In this task, you will connect your motor to the Arduino board. Servo motors have three wires: power, ground, and signal. Connect them as described below.

1. Connect the power wire (usually red) to the 5V pin.

2. Connect the ground wire (usually black) to the ground pin.

3. Connect the signal wire (usually orange) to digital pin 4. Refer to Pin Mapping on Arduino BlocksPin Mapping on Arduino Blocks in the documentation for supported pin numbers.

Task 3 - Set the Servo Motor Position via an Internal Source

In this task you will set the position of the servo motor shaft using an internal source. The shaft angle will vary between 0 and 180 degrees, up and down.

1. Open the Servo ControlServo Control model.

2. Notice the Standard Servo Write block. The block sets the new angle of the servo motor shaft every 0.01 second.

3. In your Simulink model, click Tools > Run on Target Hardware > Options .

4. When the Configuration Parameters page opens up, set the Target hardware parameter to supported Arduino hardware which is connected to your computer.

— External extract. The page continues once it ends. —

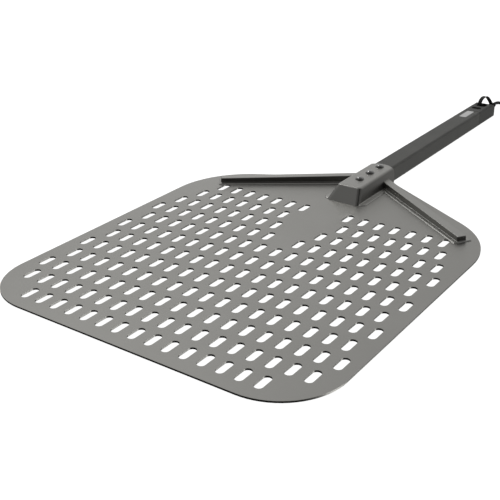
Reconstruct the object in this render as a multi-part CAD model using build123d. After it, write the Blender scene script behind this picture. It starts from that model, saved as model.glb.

Do not change any other settings.

5. In your Simulink model, click the Deploy To Hardware button on the toolbar.

6. When the model starts running on the Arduino board, observe the motor shaft position sweeping between 0 and 180 degrees.

Task 4 - Control the Servo Motor Position via a Potentiometer

In this task you will set the position of the servo motor shaft manually, using a potentiometer. Connect the outer potentiometer terminals to 5V and GND pins on your Arduino board. Connect the middle terminal to analog input pin 0. As your rotate the potentiometer, its resistance changes. As a result, the voltage at the analog input pin changes as well. Your task is to set the servo motor angle proportional to this voltage.

1. In MATLAB®, select HOME > New > Simulink Model.

2. Enter simulinksimulink at the MATLAB® prompt. This opens the Simulink Library Browser.

3. In the Simulink Library Browser, navigate to Simulink Support Package for Arduino Hardware > Common.

4. Drag the Analog Input block into the model. Double-click the block and set the Pin number to 0, and the Sample time to 0.01 second.

5. Drag the Standard Servo Write block into the model. Double-click the block and set the Pin number to 4.

6. Connect the Analog Input and the Standard Servo Write blocks.

7. From Simulink Math Operations library, drag the Gain block into the model and drop it on the line connecting the Analog Input and the Standard Servo Write block. Double-click the Gain block and set its value to 0.1760 (maximum servo motor displacement in degrees divided by analog input digital resolution i.e. 180/1023).

8. In your Simulink model, click Tools > Run on Target Hardware > Prepare To Run... .

9. When the Configuration Parameters page opens up, set the Target hardware parameter to supported Arduino hardware. Do not change any other settings.

10. Click OK.

11. In your Simulink model, click the Deploy To Hardware button on the toolbar. The model will now be deployed to the Arduino hardware.

12. When the model starts running on Arduino board, observe the motor shaft sweeping between 0 and 180 degrees.

If you have trouble creating the model as described above, you can use the Servo ControlServo Control model.

Task 5 - Control the Servo Motor Position via a Photocell

In this task you will create a model that sets the position of the servo motor according to light intensity detected by a photocell. In a dark room the motor shaft should be positioned at 0 degrees, while in a bright room it should be positioned at 180 degrees.

Use a photocell and a resistor instead of the potentiometer you used in Task 4. Connect one end of the photocell to the 5V pin on the Arduino board. Next, connect one end of the resistor to the GND pin on the board. Connect the other ends of the photocell and the resistor together and then to the analog input pin 0 on the board.

The model will be similar to the one used in Task 4.

Other Things to Try

Experiment with other blocks in the Arduino block library. For example:

  • Use Digital Input block to adjust the motor shaft position depending on the external control signal or signals.

  • Use Standard Servo Read block to read the motor shaft position and compare it with the desired position.

Summary

This example showed you how to use Simulink Support Package for Arduino Hardware to control a standard servo motor. In this example you learned that:

  • Standard Servo Write block allows you to set the servo motor shaft position, usually in the range from 0 to 180 degrees.

  • Analog Input block measures the voltage applied to an Arduino analog input pin. Variety of sensors can be attached to analog pins.